Les chrétiens, bien que présents en Anatolie depuis des millénaires et censés être protégés par le Traité de Lausanne de 1923, ne représentent plus que 0,2% de la population en Turquie. Cette marginalisation est le résultat de discriminations systématiques et de violences directes ou indirectes. La communauté grecque-orthodoxe, en particulier, a vu son nombre chuter dramatiquement, passant de 100.000 personnes en 1923 à moins de 2.000 aujourd’hui. L’Église grecque-orthodoxe subit des restrictions administratives sévères, notamment la non-reconnaissance de son caractère œcuménique et l’absence de personnalité juridique. La fermeture du séminaire de Halki en 1971 continue d’empêcher la formation de nouveaux prêtres en Turquie.

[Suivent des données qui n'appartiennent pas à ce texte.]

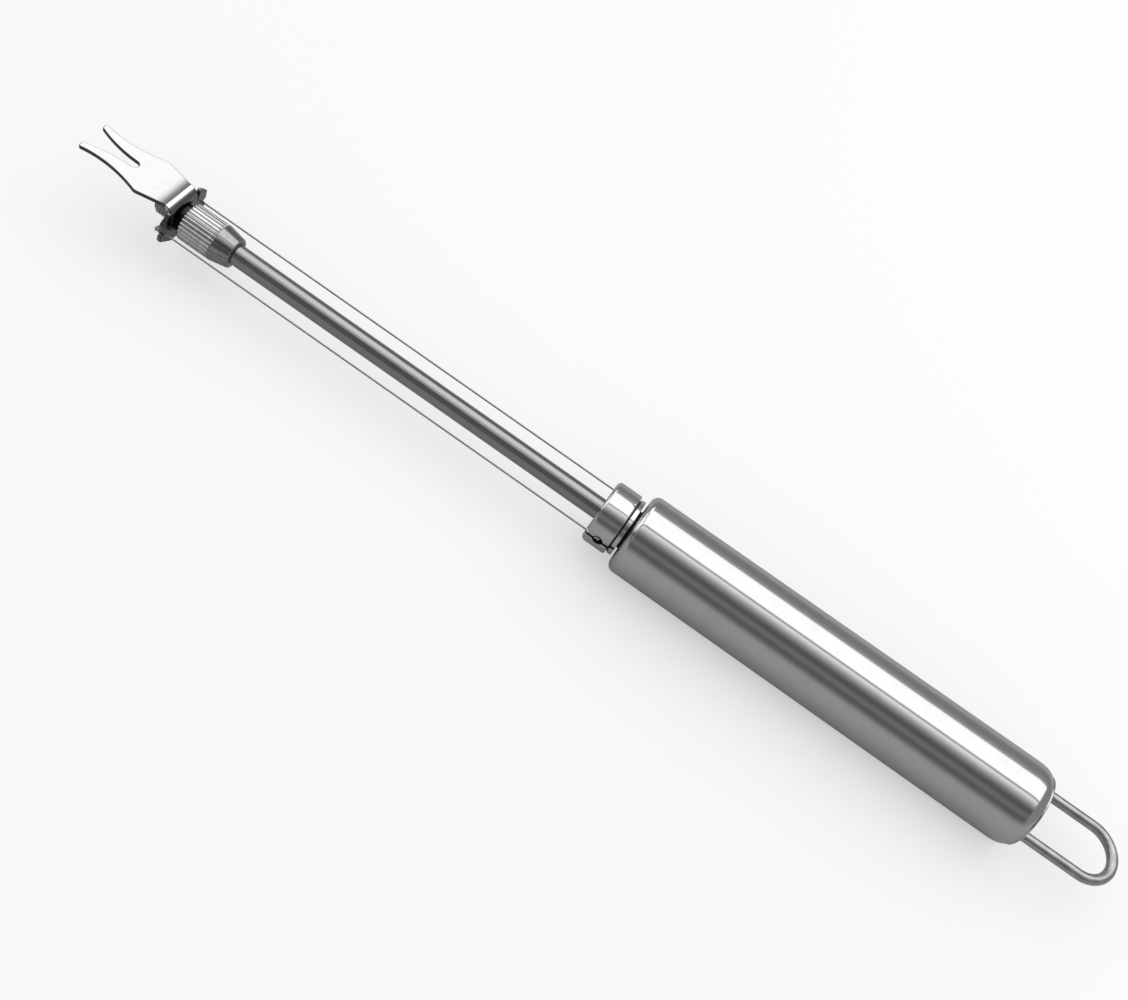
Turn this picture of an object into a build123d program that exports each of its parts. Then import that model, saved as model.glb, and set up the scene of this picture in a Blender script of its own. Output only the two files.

Dans ses observations écrites, l’ECLJ rappelle que l’autonomie des communautés religieuses est essentielle au pluralisme et à la démocratie. La CEDH devrait donc condamner fermement ces pratiques discriminatoires qui consistent à empêcher des prêtres grecs-orthodoxes de siéger au conseil d’administration de fondations grecques-orthodoxes dont ils ont la charge en vertu du droit de l’Église. La Cour devrait aussi reconnaître la nature systémique des violations de la liberté de religion des chrétiens en Turquie. En établissant un précédent juridique qui protègerait les chrétiens grecs-orthodoxes, la Cour protégerait également toutes les minorités religieuses en Turquie, face à la politique d’homogénéisation nationale et religieuse turco-islamique du président Erdogan.